In spite of its difficulties, I believe that the C's approach
to declarations remains plausible, and am comfortable with it; it
is a useful unifying principle.
The other characteristic feature of C, its treatment of arrays,
is more suspect on practical grounds, though it also has real virtues.
Although the relationship between pointers and arrays is unusual,
it can be learned. Moreover, the language shows considerable power
to describe important concepts, for example, vectors whose length
varies at run time, with only a few basic rules and conventions.
In particular, character strings are handled by the same mechanisms
as any other array, plus the convention that a null character terminates
a string. It is interesting to compare C's approach with that of
two nearly contemporaneous languages, Algol 68 and Pascal [Jensen
74]. Arrays in Algol 68 either have fixed bounds, or are `flexible:'
considerable mechanism is required both in the language definition,
and in compilers, to accommodate flexible arrays (and not all compilers
fully implement them.) Original Pascal had only fixed-sized arrays
and strings, and this proved confining [Kernighan 81]. Later, this
was partially fixed, though the resulting language is not yet universally
available.
C treats strings as arrays of characters conventionally terminated
by a marker. Aside from one special rule about initialization by
string literals, the semantics of strings are fully subsumed by
more general rules governing all arrays, and as a result the language
is simpler to describe and to translate than one incorporating the
string as a unique data type. Some costs accrue from its approach:
certain string operations are more expensive than in other designs
because application code or a library routine must occasionally
search for the end of a string, because few built-in operations
are available, and because the burden of storage management for
strings falls more heavily on the user. Nevertheless, C's approach
to strings works well.
On the other hand, C's treatment of arrays in general (not just
strings) has unfortunate implications both for optimization and
for future extensions. The prevalence of pointers in C programs,
whether those declared explicitly or arising from arrays, means
that optimizers must be cautious, and must use careful dataflow
techniques to achieve good results. Sophisticated compilers can
understand what most pointers can possibly change, but some important
usages remain difficult to analyze. For example, functions with
pointer arguments derived from arrays are hard to compile into efficient
code on vector machines, because it is seldom possible to determine
that one argument pointer does not overlap data also referred to
by another argument, or accessible externally. More fundamentally,
the definition of C so specifically describes the semantics of arrays
that changes or extensions treating arrays as more primitive objects,
and permitting operations on them as wholes, become hard to fit
into the existing language. Even extensions to permit the declaration
and use of multidimensional arrays whose size is determined dynamically
are not entirely straightforward [MacDonald 89] [Ritchie 90], although
they would make it much easier to write numerical libraries in C.

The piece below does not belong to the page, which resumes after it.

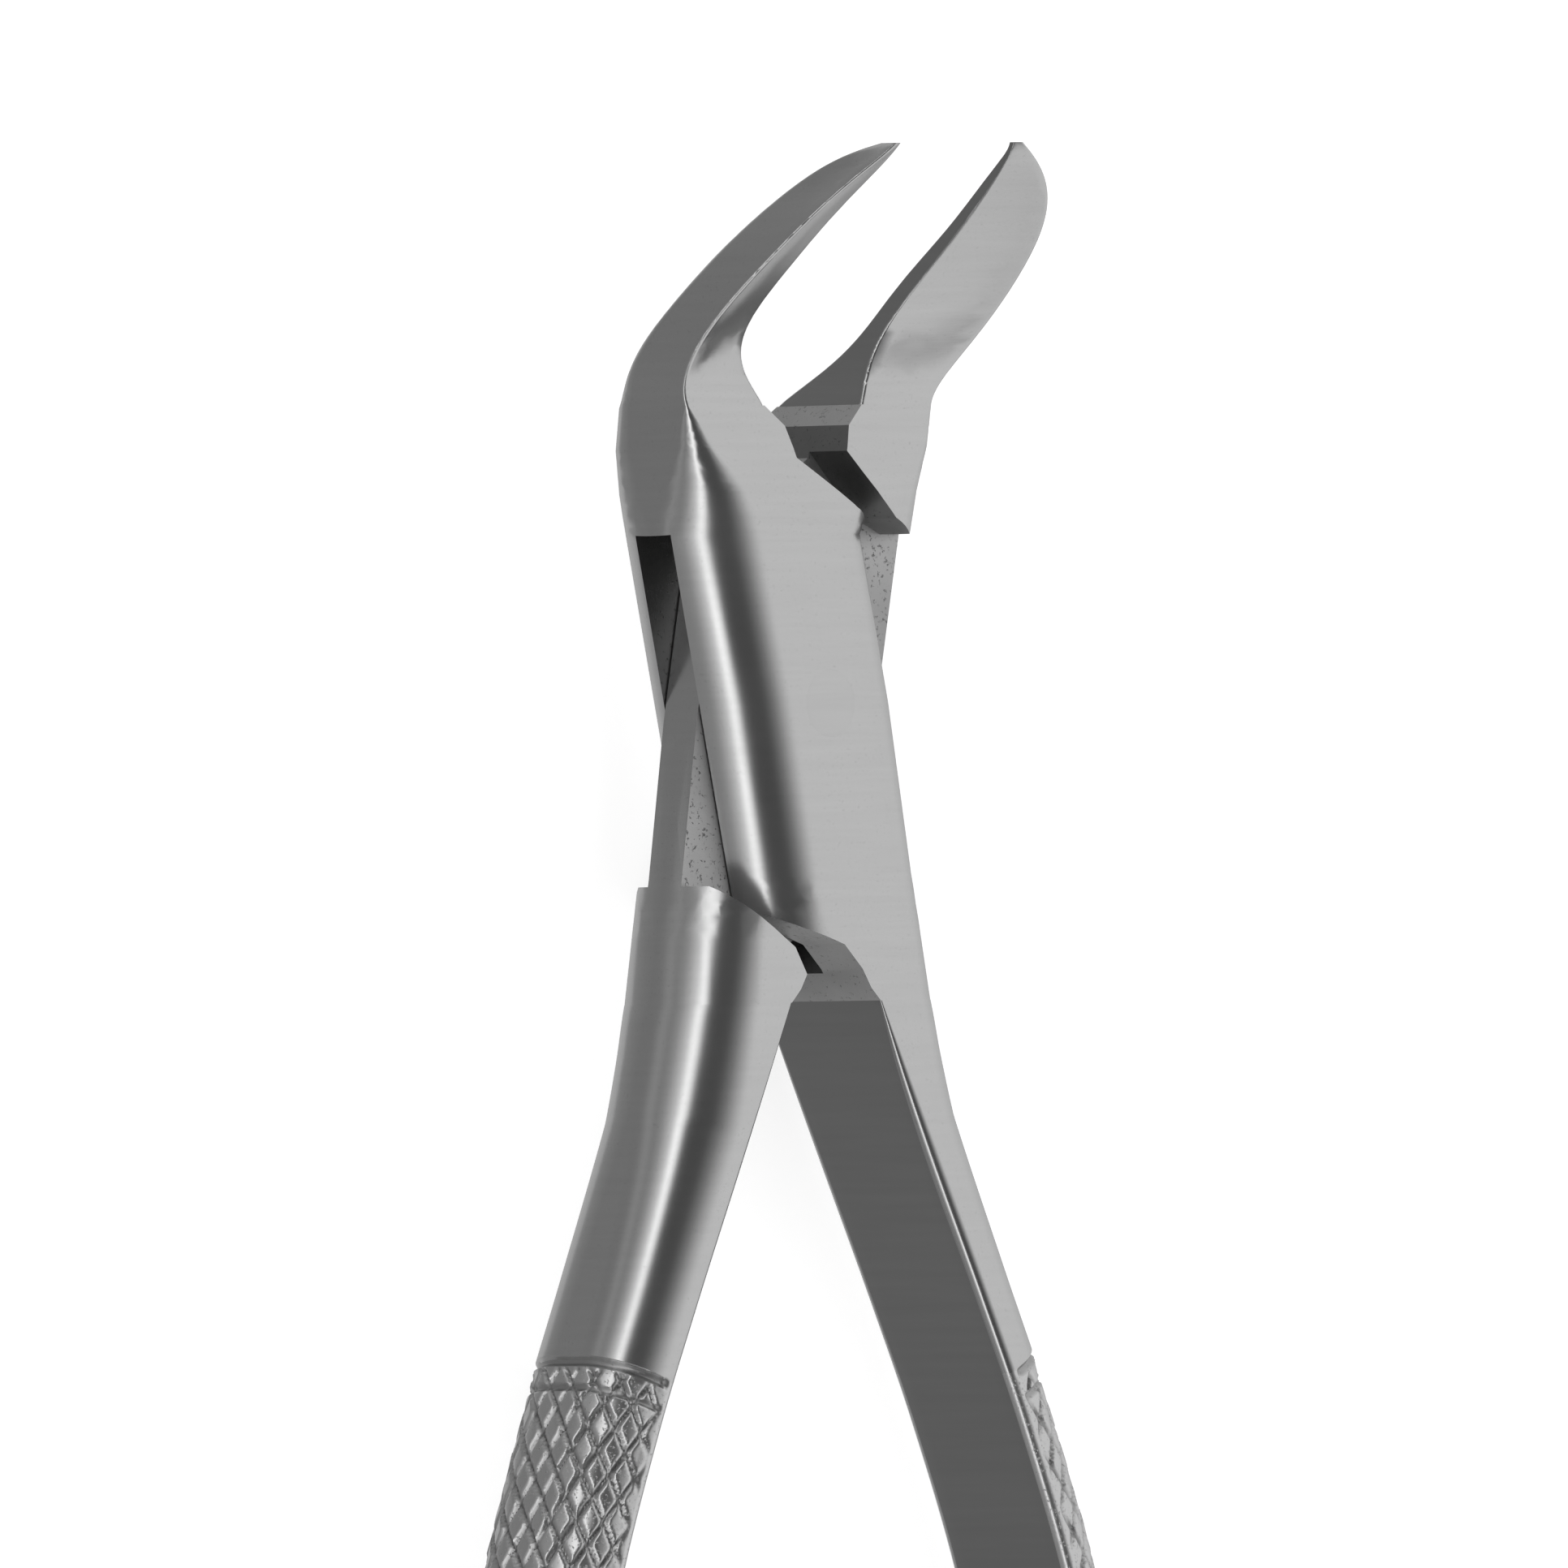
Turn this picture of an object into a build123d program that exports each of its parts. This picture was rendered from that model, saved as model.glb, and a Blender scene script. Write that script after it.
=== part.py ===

Thus, C covers the most important uses of strings and arrays arising
in practice by a uniform and simple mechanism, but leaves problems
for highly efficient implementations and for extensions.
Many smaller infelicities exist in the language and its description
besides those discussed above, of course. There are also general
criticisms to be lodged that transcend detailed points. Chief among
these is that the language and its generally-expected environment
provide little help for writing very large systems. The naming structure
provides only two main levels, `external' (visible everywhere) and
`internal' (within a single procedure). An intermediate level of
visibility (within a single file of data and procedures) is weakly
tied to the language definition. Thus, there is little direct support
for modularization, and project designers are forced to create their
own conventions.
Similarly, C itself provides two durations of storage: `automatic'
objects that exist while control resides in or below a procedure,
and `static,' existing throughout execution of a program. Off-stack,
dynamically-allocated storage is provided only by a library routine
and the burden of managing it is placed on the programmer: C is
hostile to automatic garbage collection.
Whence Success?
C has become successful to an extent far surpassing any early
expectations. What qualities contributed to its widespread use?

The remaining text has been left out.